This has long been the rule in religious ethics and equity law
‑that a thing fructifies for its owner.
Instantaneous trial would determine the loss sustained by
the victim as of that date, the date of injury. Due to court
delay, the trial merely determines at a later date the rightful
owner and the monetary extent of his ownership of the above
reserve fund.
Some courts and all insurance carriers consider
prejudgment interest a form of penalty for delay in disposing a
case but the economic realities of delay make it immaterial who or
what causes the delay because in either instance the defendant
individually on this case and collectively on all cases may reap a
bonanza thereby and the plaintiff suffer a gross injustice. Rather
than appraise prejudgment interest as a punishment of the
defendant it must be considered as a substantive right of the
plaintiff.

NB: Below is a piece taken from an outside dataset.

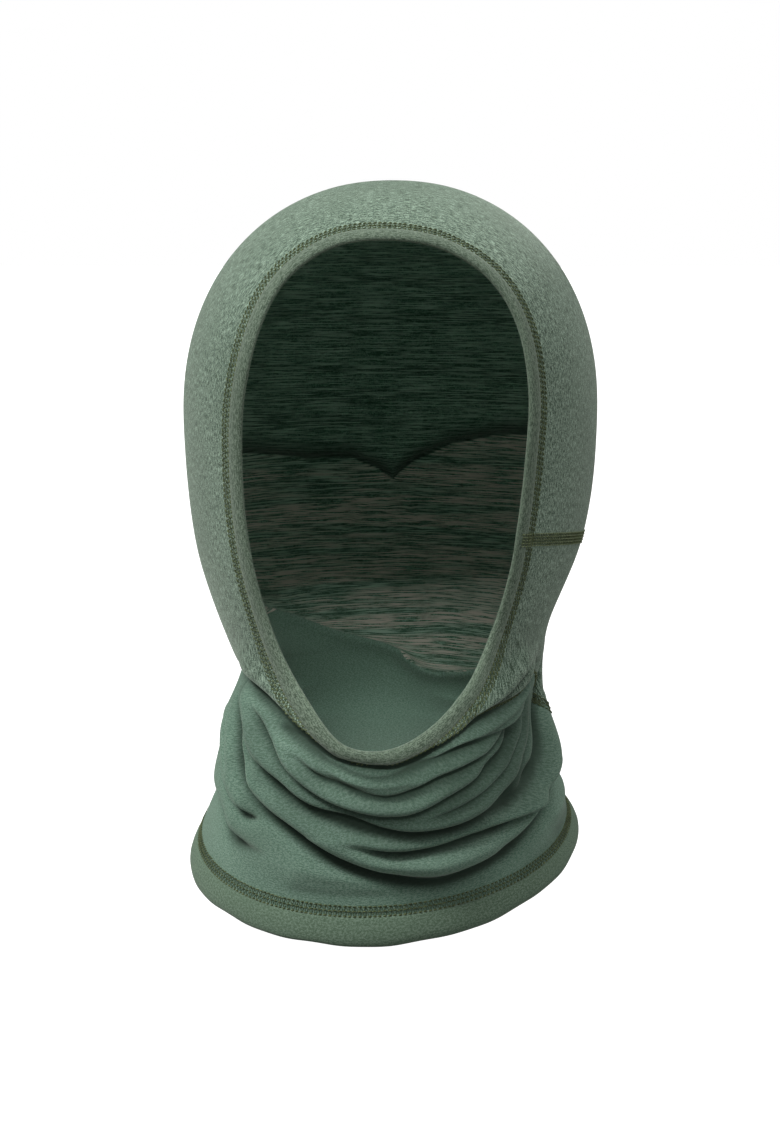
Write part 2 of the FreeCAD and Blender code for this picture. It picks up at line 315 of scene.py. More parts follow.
FOLD_TOP = 150.0              # folds lie below this run
ANGLE_STEP = math.radians(0.25)
FOLD_STEP = 0.4
PATH_STEP = 1.5               # between the points that a crease is measured from
CREASE_REACH = 3.2            # how many of its widths away a crease still counts
HEM_CLEAR, HEM_FADE, TOP_FADE = 4, 10, 8      # where the folds fade out, over the hem and on top
FOLD_ANGLES = np.arange(-math.pi, math.pi, ANGLE_STEP)
FOLD_RUNS = np.arange(FOLD_TOP, HEM_RUN + FOLD_STEP, FOLD_STEP)
ARC_RADIUS = 72.0             # turns an angle into a length on the neck


def unrolled(angle, run):
    """Where a point lies on the neck when that is rolled out flat: across and up."""
    return angle * ARC_RADIUS, base_point(angle, run)[..., 2]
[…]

Someone of necessity is going to profit by the
delay‑who has a greater right than the victim? To hold
contrariwise would reward the insurance carrier to the extent that
he has a vested interest in, and will promote court delay.
For example, assume a case worth $100,000, at a time
when prime rate is 20%, as it presently is for Internal Revenue
purposes. If it takes 4 years for the case to reach trial, the
defend‑ant not only has by compound interest, recovered the
$100,000 before he is obliged to pay it, so in effect he pays
nothing, but any longer delay before verdict, and then by appeal,
is sheer profit ‑ all at the expense of the victim. And this
does not take into consideration that the carrier charged such
premiums that actuarily, had he paid the $100,000 immediately, he
would have suffered no loss. Now, in effect, even when he pays the
$100,000 five or more years later, he has more than doubled his
money.
As was aptly stated and illustrated by the
Alaskan court:16
"Courts in other jurisdictions and commentators
have over the years been moving away from medieval religious notions that all interest was evil toward recognition by awarding
prejudgment interest of the economic fact that money awarded for
any reason is worth less the later it is received."
... at the moment the cause of action accrued, the
injured party was entitled to be left whole and become immediately
entitled to be made whole‑all damages then, whether
liquidated or unliquidated, pecuniary or nonpecuniary, should
carry interest from the time the cause of action accrues..."
"The following hypothetical case illustrates the
injustice of denying prejudgment interest. Suppose A inflicts
precisely the same amount of damage of any type on B and C at the
same moment, evaluated by juries as $1,000 each. If C wins his
judgment a year later than B and does not get prejudgment interest
for that year, C recovers less than B for the same injury; C has
been deprived of the use value of $1,000 for one year while B has
enjoyed the use value‑only by awarding prejudgment interest from
the time the cause of action accrues, when a plaintiff is entitled
to be made whole, can the sort of injustice which happened to
C in the hypothetical case be avoided. We are also influenced by
the policy consideration that failure to award prejudgment
interest creates a financial incentive for defendants to litigate
even where liability is so clear and the jury award so predictable
that they should settle." (Emphasis supplied.)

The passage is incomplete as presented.